Wrong. The difference between car accidents and smoking is that, with car accidents other people’s lives are at risk whereas with smoking you put your own life in risk. The ban on smoking in public spaces extends to designated smoking areas where smokers can choose to be together and kill themselves if they wish. This should not be looked at as a cost-benefit analysis of the value of a smoker’s life and how it continues to depreciate with each drag the smoker chooses to inhale. We should rather pay close attention to the problem; with restrictions to smoking that go beyond the fact that smokers already pay a substantial amount of ‘sin tax’ which the government has no problem enjoying. Furthermore putting a “value” on a human life should raise moral concerns above the individual’s choice to smoke.

The restrictions on the places where you are allowed to smoke should only extend to the areas where a smoker would be subjecting a non-smoker to second hand smoke. These restrictions are an infringement to the smoker’s freedom of choice, whereas smoking signs have always been a constant irritating reminder.
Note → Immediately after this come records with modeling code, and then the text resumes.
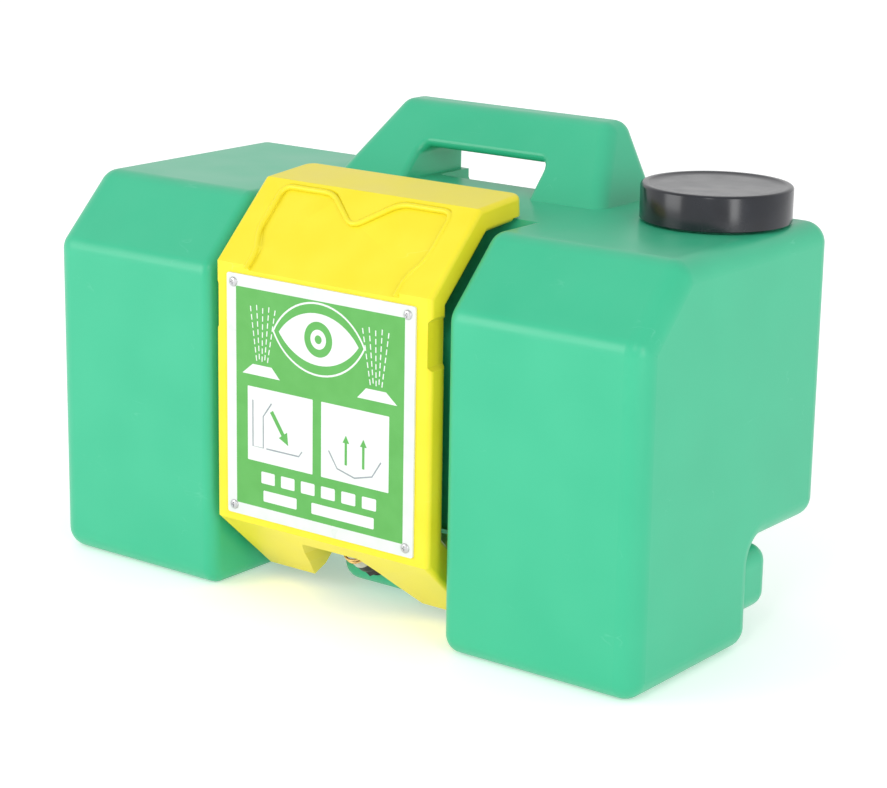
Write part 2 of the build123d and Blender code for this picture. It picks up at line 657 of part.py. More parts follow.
def make_nozzle_seal(side):
    """Flat ring between the cup's rim and the underside of the pocket's floor."""
    x = side * NOZZLE_X
    floor_under = CAVITY_OUTLINE[2][0]
    start = (x, NOZZLE_CUP_FRONT, NOZZLE_Z)
    end = (x, floor_under, NOZZLE_Z)
    return rod(start, end, NOZZLE_CUP_RADIUS) - rod(start, end, NOZZLE_CUP_BORE)


def make_nozzle_cap(side):
    """Soft disc that covers the nozzle, with one fine hole and a plug that fills the cup's mouth."""
    x = side * NOZZLE_X
    seat = POCKET_FLOOR - NOZZLE_SEAT
    disc = rod((x, seat, NOZZLE_Z), (x, POCKET_FLOOR + NOZZLE_CAP_PROUD, NOZZLE_Z), NOZZLE_CAP_RADIUS)
    disc = fillet(disc.edges().sort_by(Axis.Y)[-1], 1)
    plug_end = (x, NOZZLE_CUP_BACK + NOZZLE_CUP_WALL, NOZZLE_Z)
    disc += rod((x, seat, NOZZLE_Z), plug_end, NOZZLE_CUP_BORE)
    top = (x, POCKET_FLOOR + NOZZLE_CAP_PROUD + 1, NOZZLE_Z)
    return disc - rod(plug_end, top, NOZZLE_JET)


# ---- Sign plate ----

def make_sign_plate():
    outline = Pos(0, (SIGN_FOOT + SIGN_TOP) / 2) * RectangleRounded(
        2 * SIGN_HALF, SIGN_TOP - SIGN_FOOT, SIGN_CORNER
    )
    plate = front_prism(outline, SIGN_FRONT, TRAY_FRONT)
    for x, z in sign_corners():
        plate -= rod((x, SIGN_FRONT, z), (x, TRAY_FRONT, z), SCREW_RADIUS)
    return plate


def make_sign_screws():
    """Four small pan-head screws, one near each corner of the plate."""
    screws = []
    for x, z in sign_corners():
        face = (x, SIGN_FRONT, z)
        head = rod(face, (x, SIGN_FRONT - SCREW_HEAD, z), SCREW_HEAD_RADIUS)
        head = fillet(head.edges().sort_by(Axis.Y)[0], SCREW_HEAD * 0.6)
        screws.append(head + rod(face, (x, SIGN_FRONT + SCREW_LENGTH, z), SCREW_RADIUS))
    return Compound(screws)


save(make_tank(), "tank_shell")
save(make_cap(), "fill_cap")
save(make_cap_liner(), "cap_liner")
save(make_outlet_insert(), "outlet_insert")
save(make_outlet_gasket(), "outlet_gasket")
save(make_outlet_elbow(), "outlet_elbow")
save(make_hose(), "hose")
for name, side in SIDES.items():
    save(make_pin(side), f"hinge_pin_{name}")
    save(make_washer(side), f"hinge_washer_{name}")
    save(make_nozzle_body(side), f"nozzle_body_{name}")
    save(make_nozzle_seal(side), f"nozzle_seal_{name}")
    save(make_nozzle_cap(side), f"nozzle_cap_{name}")
save(make_tray(), "tray_arm")
save(make_manifold(), "manifold")
save(make_sign_plate(), "sign_plate")
save(make_sign_screws(), "sign_screws")
lower_clamp = Plane(origin=along_outlet(BARB_LENGTH - 8), x_dir=(0, 1, 1), z_dir=(0, -1, 1))
save(make_clamp(lower_clamp.location), "hose_clamp_lower")
save(make_clamp(Pos(0, HOSE_Y, HOSE_TOP - 6)), "hose_clamp_upper")
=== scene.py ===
from math import atan2, cos, pi, radians, sin, sqrt, tau

import bpy
from mathutils import Matrix, Vector


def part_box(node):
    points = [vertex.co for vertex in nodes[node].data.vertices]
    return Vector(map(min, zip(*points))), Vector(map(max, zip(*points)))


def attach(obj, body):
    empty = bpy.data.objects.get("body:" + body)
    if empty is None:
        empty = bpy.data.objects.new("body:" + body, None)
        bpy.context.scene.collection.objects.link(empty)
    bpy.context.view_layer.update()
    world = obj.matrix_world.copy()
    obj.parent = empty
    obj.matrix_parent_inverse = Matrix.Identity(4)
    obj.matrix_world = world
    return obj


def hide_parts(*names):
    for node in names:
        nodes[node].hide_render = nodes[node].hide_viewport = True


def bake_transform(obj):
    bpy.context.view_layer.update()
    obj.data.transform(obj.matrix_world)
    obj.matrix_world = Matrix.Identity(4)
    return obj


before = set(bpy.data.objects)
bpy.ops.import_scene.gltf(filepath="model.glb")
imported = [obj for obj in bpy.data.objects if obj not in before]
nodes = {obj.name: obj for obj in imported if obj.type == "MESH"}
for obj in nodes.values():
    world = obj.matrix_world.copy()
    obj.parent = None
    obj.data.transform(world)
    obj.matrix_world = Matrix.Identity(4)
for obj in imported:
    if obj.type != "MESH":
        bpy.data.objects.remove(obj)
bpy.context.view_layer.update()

# ---- Camera ----
# A long lens a little above the tank's shoulders, turned towards the filler cap's end, so that the
# tray, one whole lobe and the end face all show.
VIEW_TARGET = Vector((0, 0.0105, 0.150))
VIEW_AZIMUTH = radians(37.04)
VIEW_ELEVATION = radians(15.0)
VIEW_ROLL = radians(0.95)
VIEW_DISTANCE = 1.882
VIEW_ASIDE = 0.0079
VIEW_DROP = 0.0042
VIEW_LENS = 100.7

back = Vector((
    sin(VIEW_AZIMUTH) * cos(VIEW_ELEVATION),
    -cos(VIEW_AZIMUTH) * cos(VIEW_ELEVATION),
    sin(VIEW_ELEVATION),
))
camera_turn = back.to_track_quat("Z", "Y").to_matrix()
camera_data = bpy.data.cameras.new("camera")
camera_data.lens = VIEW_LENS
camera = bpy.data.objects.new("camera", camera_data)
bpy.context.scene.collection.objects.link(camera)
camera_place = VIEW_TARGET + back * VIEW_DISTANCE + camera_turn @ Vector((VIEW_ASIDE, -VIEW_DROP, 0))
camera_turn = camera_turn @ Matrix.Rotation(VIEW_ROLL, 3, "Z")
camera.matrix_world = Matrix.Translation(camera_place) @ camera_turn.to_4x4()
bpy.context.scene.camera = camera

# ---- Studio ----
# A pale backlit floor under even light that is strongest from the sides, with a wide soft box in front to
# the left, a narrower one to the right and a small one high between them, so that the rounded
# edges catch long soft highlights.
FLOOR_HALF = 8.0
FLOOR_GREY = 0.93
FLOOR_GLOW = 0.30
SIDE_LIGHT = 1.0
SIDE_LIGHT_UP_TO = 0.15
OVERHEAD_LIGHT_FROM = 0.9
OVERHEAD_LIGHT = 0.75
SOFT_BOXES = {
    # place, width, height, power
    "soft_box_left": ((-1.7, -2.5, 1.1), 1.6, 1.6, 26),
    "soft_box_right": ((2.4, -1.3, 0.9), 0.6, 1.6, 14),
    "soft_box_edge": ((0.9, -1.9, 1.5), 0.25, 0.9, 5),
}


def add_object(name, mesh):
    made = bpy.data.objects.new(name, mesh)
    bpy.context.scene.collection.objects.link(made)
    return made


def mesh_from(name, points, faces, sharp_above=35):
    """A smooth-shaded mesh, kept sharp at edges that turn by more than an angle in degrees."""
    mesh = bpy.data.meshes.new(name)
    mesh.from_pydata([tuple(p) for p in points], [], faces)
    mesh.polygons.foreach_set("use_smooth", [True] * len(mesh.polygons))
    mesh.update()
    mesh.set_sharp_from_angle(angle=radians(sharp_above))
    return mesh


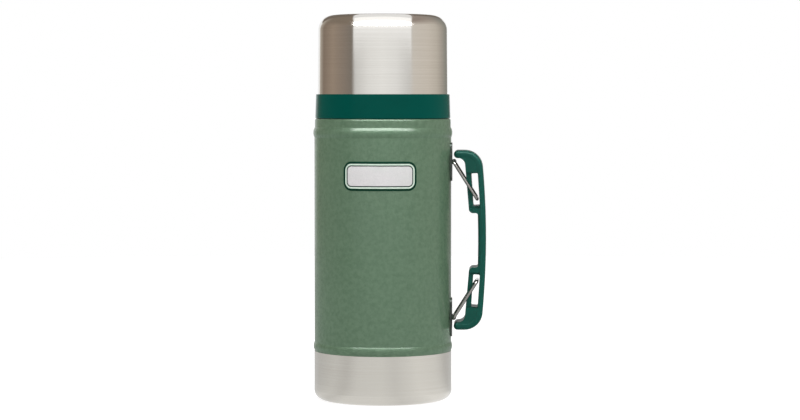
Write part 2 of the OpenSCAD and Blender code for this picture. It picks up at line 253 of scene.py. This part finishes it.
def hammered_paint(tree, shader):
    """Grey-green hammertone enamel: shallow dimples about 2 mm across under a satin coat."""
    at = place(tree)
    # cells about 1/620 m wide, with borders bent by up to about a millimetre
    warp = node(tree, "ShaderNodeTexNoise", {"Vector": at, "Scale": 320.0, "Detail": 2.0}).outputs["Color"]
    shift = node(tree, "ShaderNodeVectorMath", {0: warp, 1: (0.5, 0.5, 0.5)}, operation="SUBTRACT").outputs[0]
    small = node(tree, "ShaderNodeVectorMath", {0: shift, "Scale": 0.0024}, operation="SCALE").outputs[0]
    bent = node(tree, "ShaderNodeVectorMath", {0: at, 1: small}, operation="ADD").outputs[0]
    cells = node(tree, "ShaderNodeTexVoronoi", {"Vector": bent, "Scale": 620.0, "Smoothness": 0.6},
                 feature="SMOOTH_F1").outputs["Distance"]
    # 0 on the dimples' crowns, 1 in the valleys between them
    valley = spread(tree, cells, (0.35, 0.75), (0.0, 1.0))
    patches = noise(tree, at, 330.0, roughness=0.55)
    clouds = noise(tree, at, 14.0, detail=2.0)
    green = mottle(tree, patches, srgb(80, 105, 83), srgb(89, 113, 91), over=(0.35, 0.65))
    green = mottle(tree, clouds, green, srgb(86, 107, 89), most=0.3)
    # the colour goes darker in the valleys between the dimples, less where the patches are pale
    valley_darkening = math_node(tree, "MULTIPLY", valley, spread(tree, patches, (0.4, 0.6), (0.9, 0.2)))
    green = blend_colour(tree, math_node(tree, "MULTIPLY", valley_darkening, 0.3), green, srgb(66, 90, 70))
    relief = math_node(tree, "SUBTRACT", math_node(tree, "MULTIPLY", patches, 0.5), valley)
    feed(tree, shader, Base_Color=green, Metallic=0.1, Coat_Weight=0.5, Coat_Roughness=0.19,
         Specular_IOR_Level=0.05, Roughness=spread(tree, valley, (0.0, 1.0), (0.34, 0.5)),
         Normal=bump(tree, relief, 0.2, 0.00025))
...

Restaurant Spur significantly cut down on space designated to smoking introducing inhumane cage like “booths” with transparent glass windows, where smokers would be subject to public spectatorship in an already congested and claustrophobic environment. The reality of the addictive nature of smoking is clear to us all. The cancerous effects of smoking are clear to all smokers. The ‘scary’ words on all cigarette boxes make it known to the smoker what it is he could be doing to himself.

However at above all of that should be the freedom to choose. Putting morality in legislation completely goes against the ideas of liberty, which can only be realised in a minimal state which does not interfere in the private choices of its citizens by applying a “sin” tax for pleasurable indulgences (for you non-smokers; sin tax extends to sweets, chocolates, alcohol.. etc.). Morality in legislation is a theocratic concept which should have no space in a liberal democracy where there is a clear separation between church and state and rule is not derived from a divine higher authority.

What are smokers paying tax for if not the liberty to choose where they want to smoke? And I maintain that; government should not infringe on individual freedom of choice. The government should instead appreciate the benefits derived from taxing smokers (since I hardly doubt the sin tax will be revoked) and say Thank You For Smoking!

Author: Zolani Nkomo is a third year politics student at the University of Pretoria.